As I read through their paeans of praise the morning after, I pictured them on the floor, bellies up, legs kicking with pleasure as Des walked in laid-back fashion along the row, tickling their tummies.

"Good evening. I had a feeling we'd be meeting again," was Lynam's opener, "twinkling those Irish eyes to camera," as Rob King in the Daily Star saw it. Meanwhile, the Sun's Charlie Yates cooed, "Des's opening line was a gem,", and in the Mail, Martin Lipton was beside himself: "It was Lynam to a tee, a magic moment that summed up his astonishing appeal." Well, it was quite funny, typically coy, and, indeed, twinkly. But he's only an anchorman, for God's sake.

Then he came up with a classic Des line: "The Uefa Champions' League. Seventeen matches to win the thing - and you can't phone a friend."

Again, really quite amusing - and only the 437th "phone-a-friend" joke I've heard this week. "With chat like that you can see why ITV dialled Des," purred Yates.

The eyelash-fluttering Yates even delivered a fashion bulletin: "The pale blue suit, dapper gold patterned tie and dark blue blazer were just right." Dear God. My favourite bit was when the studio lights went out and Lynam dropped his trousers, enabling the show to go on.

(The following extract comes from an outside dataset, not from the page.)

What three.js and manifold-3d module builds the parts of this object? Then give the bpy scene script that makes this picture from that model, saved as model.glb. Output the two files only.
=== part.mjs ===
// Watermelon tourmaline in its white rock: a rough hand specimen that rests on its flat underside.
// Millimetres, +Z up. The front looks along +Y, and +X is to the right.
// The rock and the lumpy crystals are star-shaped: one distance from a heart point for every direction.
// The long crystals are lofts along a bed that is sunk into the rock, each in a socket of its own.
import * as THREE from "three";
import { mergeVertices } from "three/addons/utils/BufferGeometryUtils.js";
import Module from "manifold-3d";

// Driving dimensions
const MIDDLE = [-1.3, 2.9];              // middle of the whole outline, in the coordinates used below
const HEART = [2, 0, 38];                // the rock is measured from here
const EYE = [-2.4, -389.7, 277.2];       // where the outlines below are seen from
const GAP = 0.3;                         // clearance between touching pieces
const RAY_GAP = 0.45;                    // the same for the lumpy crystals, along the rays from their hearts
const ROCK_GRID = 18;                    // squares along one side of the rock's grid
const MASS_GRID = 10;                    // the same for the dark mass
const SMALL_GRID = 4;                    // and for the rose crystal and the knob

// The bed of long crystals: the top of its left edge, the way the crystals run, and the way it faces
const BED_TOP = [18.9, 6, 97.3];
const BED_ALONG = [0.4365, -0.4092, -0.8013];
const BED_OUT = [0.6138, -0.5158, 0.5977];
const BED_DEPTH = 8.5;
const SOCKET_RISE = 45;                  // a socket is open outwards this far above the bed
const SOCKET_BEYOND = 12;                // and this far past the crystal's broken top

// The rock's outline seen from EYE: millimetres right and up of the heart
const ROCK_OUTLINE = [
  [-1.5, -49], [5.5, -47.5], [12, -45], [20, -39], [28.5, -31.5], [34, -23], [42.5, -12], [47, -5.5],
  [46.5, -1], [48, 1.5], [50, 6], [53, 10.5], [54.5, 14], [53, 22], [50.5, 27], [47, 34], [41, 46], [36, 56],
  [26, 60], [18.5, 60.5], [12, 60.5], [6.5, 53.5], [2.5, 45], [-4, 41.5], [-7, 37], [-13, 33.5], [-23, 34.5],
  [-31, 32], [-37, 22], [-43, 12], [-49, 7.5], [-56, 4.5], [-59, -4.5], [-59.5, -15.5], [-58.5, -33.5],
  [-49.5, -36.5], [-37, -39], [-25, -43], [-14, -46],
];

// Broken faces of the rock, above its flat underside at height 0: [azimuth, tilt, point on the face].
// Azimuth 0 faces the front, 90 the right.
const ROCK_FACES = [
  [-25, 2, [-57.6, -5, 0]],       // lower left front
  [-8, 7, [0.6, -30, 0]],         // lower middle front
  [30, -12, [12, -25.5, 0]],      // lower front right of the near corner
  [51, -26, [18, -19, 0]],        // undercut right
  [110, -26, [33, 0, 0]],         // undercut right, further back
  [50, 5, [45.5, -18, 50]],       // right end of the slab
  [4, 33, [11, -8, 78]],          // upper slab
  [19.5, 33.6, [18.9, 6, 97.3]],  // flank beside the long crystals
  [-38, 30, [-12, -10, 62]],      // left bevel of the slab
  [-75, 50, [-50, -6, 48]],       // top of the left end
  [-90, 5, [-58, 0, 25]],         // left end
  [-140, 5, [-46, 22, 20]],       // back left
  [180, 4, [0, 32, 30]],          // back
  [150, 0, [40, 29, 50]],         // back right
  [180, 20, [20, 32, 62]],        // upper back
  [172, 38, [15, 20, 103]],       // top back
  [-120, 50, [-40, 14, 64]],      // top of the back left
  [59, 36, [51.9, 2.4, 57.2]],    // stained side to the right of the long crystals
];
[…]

Even the normally sober and sardonic Guardian was swept along on the wave of relief that Genius was once more in the house. "Des and scripted wisecracks go together like Gullit and Shearer," Jim White observed breathlessly. Does he really think Lynam had not given even a moment's thought to what his first words on a new channel might be, especially with a breath-baited nation agog on the edge of its collective settee, waiting for broadcasting manna?

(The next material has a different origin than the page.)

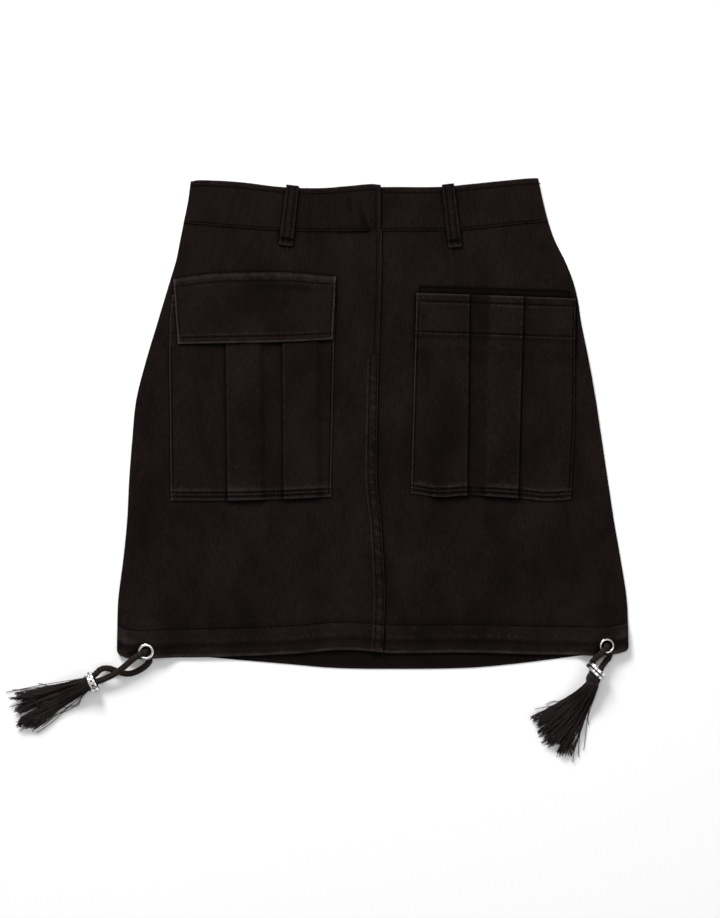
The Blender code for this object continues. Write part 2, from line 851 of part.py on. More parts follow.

My guess is that Lynam, the consummate professional, works mighty hard to make his act look so effortless. To appear polished, one needs to do a lot of polishing. I may be way off the mark, but I bet Lynam did a bit of rehearsing in front of his bedroom mirror. He'd have been a fool not to.

Maybe I just missed the boat on Wednesday night, but my verdict was Business As Usual, albeit on a different channel. It felt, to me at least - and I accept I may be out of step with the rest of humanity - like the BBC. Which is presumably what ITV shelled out all that money for.

It will be interesting to see the ratings for Wednesday's game. At least one colleague on the sports desk here is willing to lay ready money that figures will be up on the average Champions' League match early on last season, but I'm not so sure. Are people really going to watch a game of football they otherwise wouldn't have, simply because Lynam, however dapper and unscripted and twinkly he might be, is presenting it? And conversely, if the BBC had any football to speak of (apologies to Leeds fans), would their ratings go into free-fall just because that nice Gary Lineker is mein host? I can't see it myself.

Now I've said all that, please don't send any hate mail. I do love Des, I really, really do. We all do. It's part of what defines us as a nation. It's just that I believe the football is what it's all about, not the anchorman.